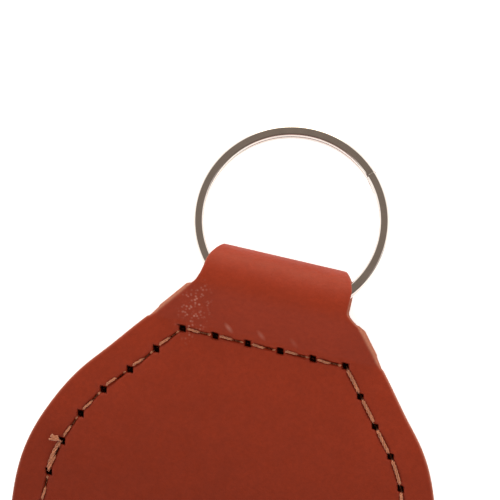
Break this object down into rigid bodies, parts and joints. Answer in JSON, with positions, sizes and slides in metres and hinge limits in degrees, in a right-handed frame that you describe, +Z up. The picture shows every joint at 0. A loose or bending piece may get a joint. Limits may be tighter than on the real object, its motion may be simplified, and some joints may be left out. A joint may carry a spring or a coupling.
{
  "type": "leather keychain fob",
  "caption": "Round leather key fob, folded over a split ring at its neck and closed by a lockstitched seam, lying on its back.",
  "frame": {"origin": "on the table, under the middle of the length and width of the keychain as it lies on its back", "axes": "+X across the fob to the right, +Y along the fob towards the ring, +Z up from the table, out of the fob's front"},
  "size_m": [0.0544, 0.0796, 0.0093],
  "materials": {
    "leather": "smooth satin grain",
    "thread": "matt twisted thread",
    "nickel": "polished"
  },
  "bodies": {
    "fob": {"leather_fob": "leather", "needle_thread": "thread", "bobbin_thread": "thread"},
    "ring": {"split_ring": "nickel"}
  },
  "joints": [
    {"name": "ring_swing", "type": "hinge", "parent": "fob", "child": "ring", "pos_m": [0, 0.01789, 0.00465], "axis": [1, 0, 0], "range_deg": [-62.4, 87.6]}
  ]
}
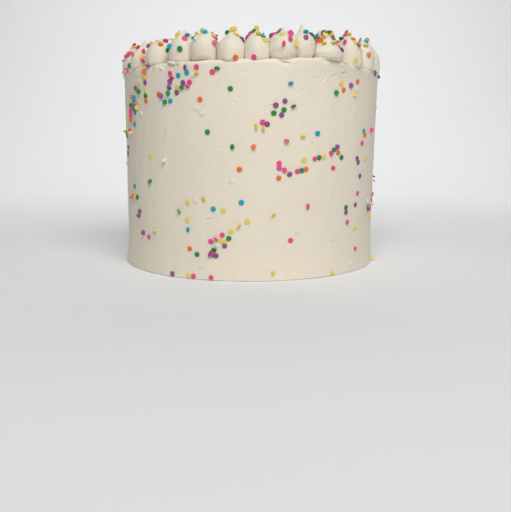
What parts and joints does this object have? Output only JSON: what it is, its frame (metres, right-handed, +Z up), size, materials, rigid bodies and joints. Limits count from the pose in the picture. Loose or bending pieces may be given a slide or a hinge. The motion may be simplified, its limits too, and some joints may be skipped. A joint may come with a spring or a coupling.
{
  "type": "layer cake",
  "caption": "Tall round iced layer cake, uncut, with a ring of piped dollops round its top edge and confetti sprinkles on its side and crown.",
  "frame": {"origin": "middle of the flat underside, where the cake rests on its board or plate", "axes": "+Z up along the cake's axis; -Y is the side that faces the picture's camera, +X its right"},
  "size_m": [0.2208, 0.2208, 0.1863],
  "materials": {
    "smooth_buttercream": "satin",
    "piped_buttercream": "satin",
    "pink_sprinkles": "satin",
    "orange_sprinkles": "satin",
    "yellow_sprinkles": "satin",
    "green_sprinkles": "satin",
    "blue_sprinkles": "satin",
    "violet_sprinkles": "satin",
    "white_sprinkles": "satin"
  },
  "bodies": {
    "root": {"cake": "smooth_buttercream", "dollop_01": "piped_buttercream", "dollop_02": "piped_buttercream", "dollop_03": "piped_buttercream", "dollop_04": "piped_buttercream", "dollop_05": "piped_buttercream", "dollop_06": "piped_buttercream", "dollop_07": "piped_buttercream", "dollop_08": "piped_buttercream", "dollop_09": "piped_buttercream", "dollop_10": "piped_buttercream", "dollop_11": "piped_buttercream", "dollop_12": "piped_buttercream", "dollop_13": "piped_buttercream", "dollop_14": "piped_buttercream", "dollop_15": "piped_buttercream", "dollop_16": "piped_buttercream", "dollop_17": "piped_buttercream", "dollop_18": "piped_buttercream", "dollop_19": "piped_buttercream", "dollop_20": "piped_buttercream", "dollop_21": "piped_buttercream", "dollop_22": "piped_buttercream", "dollop_23": "piped_buttercream", "dollop_24": "piped_buttercream", "dollop_25": "piped_buttercream", "dollop_26": "piped_buttercream", "dollop_27": "piped_buttercream", "dollop_28": "piped_buttercream", "dollop_29": "piped_buttercream", "dollop_30": "piped_buttercream"}
  },
  "joints": []
}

================================

*Exercise task:* The records above should be restated word for word, please.

*Written solution:*
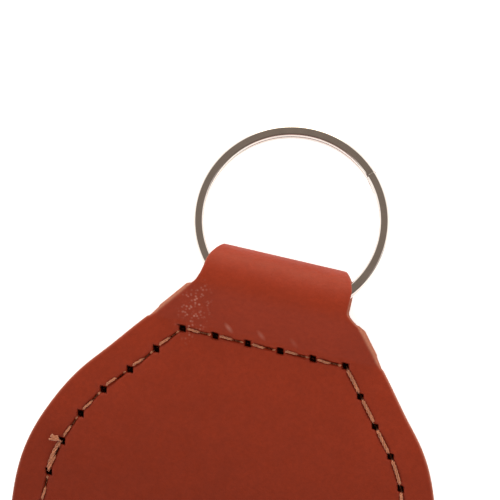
Break this object down into rigid bodies, parts and joints. Answer in JSON, with positions, sizes and slides in metres and hinge limits in degrees, in a right-handed frame that you describe, +Z up. The picture shows every joint at 0. A loose or bending piece may get a joint. Limits may be tighter than on the real object, its motion may be simplified, and some joints may be left out. A joint may carry a spring or a coupling.
{
  "type": "leather keychain fob",
  "caption": "Round leather key fob, folded over a split ring at its neck and closed by a lockstitched seam, lying on its back.",
  "frame": {"origin": "on the table, under the middle of the length and width of the keychain as it lies on its back", "axes": "+X across the fob to the right, +Y along the fob towards the ring, +Z up from the table, out of the fob's front"},
  "size_m": [0.0544, 0.0796, 0.0093],
  "materials": {
    "leather": "smooth satin grain",
    "thread": "matt twisted thread",
    "nickel": "polished"
  },
  "bodies": {
    "fob": {"leather_fob": "leather", "needle_thread": "thread", "bobbin_thread": "thread"},
    "ring": {"split_ring": "nickel"}
  },
  "joints": [
    {"name": "ring_swing", "type": "hinge", "parent": "fob", "child": "ring", "pos_m": [0, 0.01789, 0.00465], "axis": [1, 0, 0], "range_deg": [-62.4, 87.6]}
  ]
}
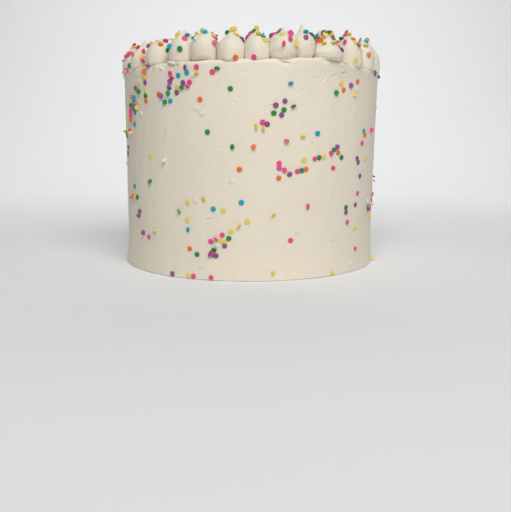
What parts and joints does this object have? Output only JSON: what it is, its frame (metres, right-handed, +Z up), size, materials, rigid bodies and joints. Limits count from the pose in the picture. Loose or bending pieces may be given a slide or a hinge. The motion may be simplified, its limits too, and some joints may be skipped. A joint may come with a spring or a coupling.
{
  "type": "layer cake",
  "caption": "Tall round iced layer cake, uncut, with a ring of piped dollops round its top edge and confetti sprinkles on its side and crown.",
  "frame": {"origin": "middle of the flat underside, where the cake rests on its board or plate", "axes": "+Z up along the cake's axis; -Y is the side that faces the picture's camera, +X its right"},
  "size_m": [0.2208, 0.2208, 0.1863],
  "materials": {
    "smooth_buttercream": "satin",
    "piped_buttercream": "satin",
    "pink_sprinkles": "satin",
    "orange_sprinkles": "satin",
    "yellow_sprinkles": "satin",
    "green_sprinkles": "satin",
    "blue_sprinkles": "satin",
    "violet_sprinkles": "satin",
    "white_sprinkles": "satin"
  },
  "bodies": {
    "root": {"cake": "smooth_buttercream", "dollop_01": "piped_buttercream", "dollop_02": "piped_buttercream", "dollop_03": "piped_buttercream", "dollop_04": "piped_buttercream", "dollop_05": "piped_buttercream", "dollop_06": "piped_buttercream", "dollop_07": "piped_buttercream", "dollop_08": "piped_buttercream", "dollop_09": "piped_buttercream", "dollop_10": "piped_buttercream", "dollop_11": "piped_buttercream", "dollop_12": "piped_buttercream", "dollop_13": "piped_buttercream", "dollop_14": "piped_buttercream", "dollop_15": "piped_buttercream", "dollop_16": "piped_buttercream", "dollop_17": "piped_buttercream", "dollop_18": "piped_buttercream", "dollop_19": "piped_buttercream", "dollop_20": "piped_buttercream", "dollop_21": "piped_buttercream", "dollop_22": "piped_buttercream", "dollop_23": "piped_buttercream", "dollop_24": "piped_buttercream", "dollop_25": "piped_buttercream", "dollop_26": "piped_buttercream", "dollop_27": "piped_buttercream", "dollop_28": "piped_buttercream", "dollop_29": "piped_buttercream", "dollop_30": "piped_buttercream"}
  },
  "joints": []
}